Une tombée de cacao en plus, un nuage de sucre en moins et surtout plus de lait: le géant suisse du chocolat revoit sa recette et son identité visuelle.
«A qui allez-vous faire plaisir?» Tel sera le leitmotiv de la nouvelle campagne signée Cailler, déclinée dès la rentrée sur tous les tons, tous les médias, et tous les modes. Un slogan qui entend valoriser la nouvelle recette, le packaging revu et la certification IP Suisse fraîchement obtenue. La marque chocolatière qui fêtera ses 200 ans en 2019 planchait sur ce concept depuis deux ans. La nouvelle recette? Elle contient 16% de lait supplémentaire pour 6% de cacao en plus. Logiquement, le sucre a diminué. De 7%, précise Alessandro Rigoni, responsable de la division chocolat de Nestlé Suisse, en faisant observer la teinte légèrement plus foncée de la nouvelle tablette. En bouche, la différence n’est pas vraiment flagrante non plus. Techniquement, en effet, la part de lactose (soit de sucre) augmente avec la proportion de lait et au final le pourcentage de 31% de cacao obtenu – contre 29% dans la recette originelle – ne va certes pas amener les inconditionnels du noir à se convertir.
Mais là n’est pas l’important puisque les responsables de Cailler visaient davantage «l’évolution que la révolution». Evolution du packaging, qui porte désormais une petite poya à la façon des découpes traditionnelles de la région, dessinée par l’artiste fribourgeoise Marianne Dubuis. On se souvient de la polémique autour des nouveaux emballages conçus par Jean Nouvel à l’ère de Nelly Wenger, voici une dizaine d’années, et abandonnés en raison de leur impact environnemental. La collection est donc sobrement relookée, de manière à rester «immédiatement identifiable», tout en «se rapprochant de l’histoire de la marque».
Le sceau doré avec l’image de la Maison Cailler – «cet écrin au pied du Moléson » – le drapeau suisse et la mention «chocolat suisse depuis 1819» en attestent. «La Maison du Chocolat de Broc qu’ont visité plus de 411 800 visiteurs l’an dernier est un atout extraordinaire», souligne Alessandro Rigoni. Un autre logo s’y ajoute désormais, bien connu des consommateurs: la petite coccinelle de la marque IP Suisse se réfère à une production respectueuse de l’environnement et locale. Qu’est-ce à dire?
Quarante-quatre agriculteurs installés dans la région, dans un rayon d’une trentaine de kilomètres, livrent leur lait à la chocolaterie de Broc; tous sont certifiés IP Suisse, une des principales nouveautés sur lesquelles la marque entend communiquer. Le label à la coccinelle est synonyme d’une production locale, durable, écologiquement responsable.

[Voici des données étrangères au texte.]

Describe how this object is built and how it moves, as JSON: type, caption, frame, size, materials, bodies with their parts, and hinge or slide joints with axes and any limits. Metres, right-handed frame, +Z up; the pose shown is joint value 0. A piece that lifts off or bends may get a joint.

Nestlé achète leur lait à un prix légèrement supérieur à celui du marché, de quelque 4 centimes, mais ce partenariat est assorti d’un cahier des charges, aux termes duquel l’alimentation du bétail est principalement constituée d’herbages, le soja est proscrit (mais remplacé par d’autres concentrés de céréales) et un minimum de sorties en plein air est garanti. Ce «lait des prés» représente quelque 13 millions de kilos par année: il est transformé dans un délai maximum de quatre jours après la collecte. «L’utilisation de lait frais condensé – et non en poudre – est notre marque de fabrique, souligne encore Alessandro Rigoni. Nous sommes les seuls à transformer ainsi le lait, qui est à l’origine du goût signature de la marque Cailler.»
Ce partenariat avec IP Suisse renforce l’image de fraîcheur, proximité et durabilité de Nestlé qui s’engage par ailleurs à soutenir la biodiversité par le biais d’un catalogue de 35 mesures élaboré conjointement avec les scientifiques du Centre ornithologique de Semapoch, de l’Agroscope et du FIBL. «C’est une relance complète, se félicite Alessandro Rigoni. Cette nouvelle formule est le résultat d’un long processus de tests et de dégustations à l’aveugle auprès de consommateurs. La recette retenue a recueilli tous les suffrages, éclipsant à la fois les produits concurrents et les tablettes actuelles. » Et alors, à qui allons-nous faire plaisir?